=== What you need to do ===
Return the listing below in full, with every line exactly as it is.

=== Available data ===
★ ★ ★ ★ ★ ★ ★

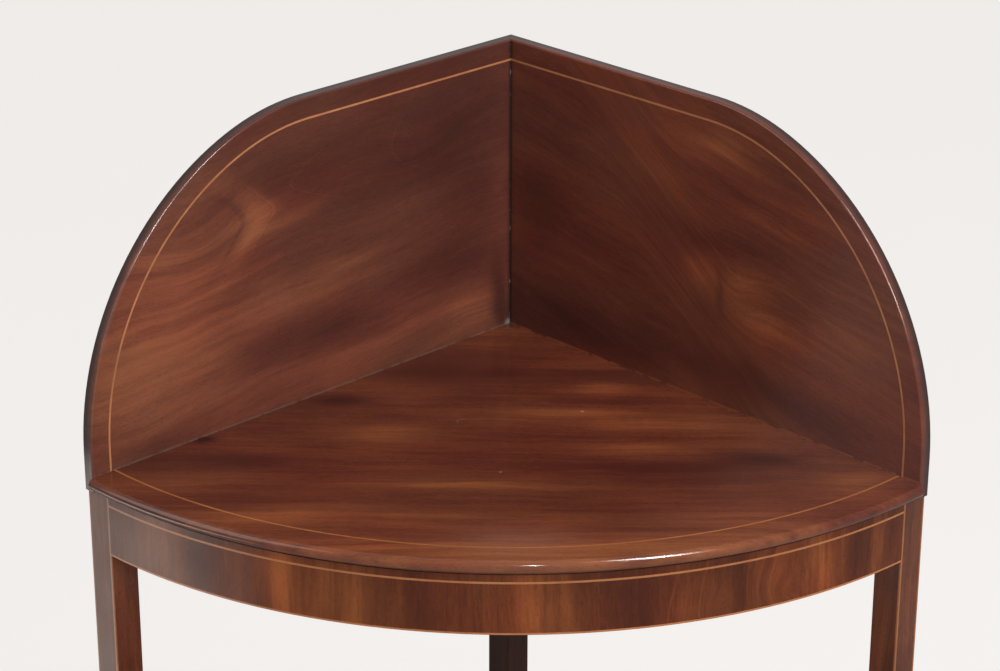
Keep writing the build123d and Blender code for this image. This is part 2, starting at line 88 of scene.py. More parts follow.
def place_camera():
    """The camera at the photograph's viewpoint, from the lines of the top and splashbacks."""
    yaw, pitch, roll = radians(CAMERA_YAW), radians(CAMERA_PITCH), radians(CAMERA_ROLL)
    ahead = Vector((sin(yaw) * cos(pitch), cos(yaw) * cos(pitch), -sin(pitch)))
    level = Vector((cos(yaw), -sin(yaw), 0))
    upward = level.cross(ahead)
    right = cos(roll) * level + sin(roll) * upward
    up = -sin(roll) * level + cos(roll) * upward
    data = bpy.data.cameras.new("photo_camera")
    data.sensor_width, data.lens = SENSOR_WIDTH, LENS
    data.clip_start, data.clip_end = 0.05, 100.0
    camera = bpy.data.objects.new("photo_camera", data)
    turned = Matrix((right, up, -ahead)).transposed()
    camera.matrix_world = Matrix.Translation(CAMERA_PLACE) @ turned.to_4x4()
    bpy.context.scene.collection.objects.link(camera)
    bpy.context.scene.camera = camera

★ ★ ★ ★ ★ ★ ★

=== Exercise result ===
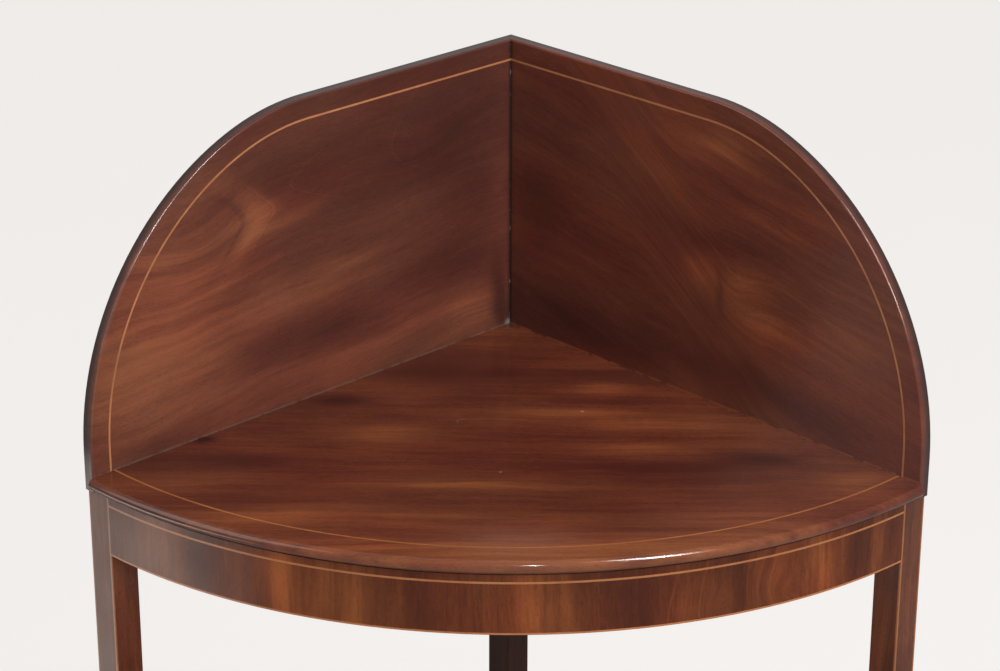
Keep writing the build123d and Blender code for this image. This is part 2, starting at line 88 of scene.py. More parts follow.
def place_camera():
    """The camera at the photograph's viewpoint, from the lines of the top and splashbacks."""
    yaw, pitch, roll = radians(CAMERA_YAW), radians(CAMERA_PITCH), radians(CAMERA_ROLL)
    ahead = Vector((sin(yaw) * cos(pitch), cos(yaw) * cos(pitch), -sin(pitch)))
    level = Vector((cos(yaw), -sin(yaw), 0))
    upward = level.cross(ahead)
    right = cos(roll) * level + sin(roll) * upward
    up = -sin(roll) * level + cos(roll) * upward
    data = bpy.data.cameras.new("photo_camera")
    data.sensor_width, data.lens = SENSOR_WIDTH, LENS
    data.clip_start, data.clip_end = 0.05, 100.0
    camera = bpy.data.objects.new("photo_camera", data)
    turned = Matrix((right, up, -ahead)).transposed()
    camera.matrix_world = Matrix.Translation(CAMERA_PLACE) @ turned.to_4x4()
    bpy.context.scene.collection.objects.link(camera)
    bpy.context.scene.camera = camera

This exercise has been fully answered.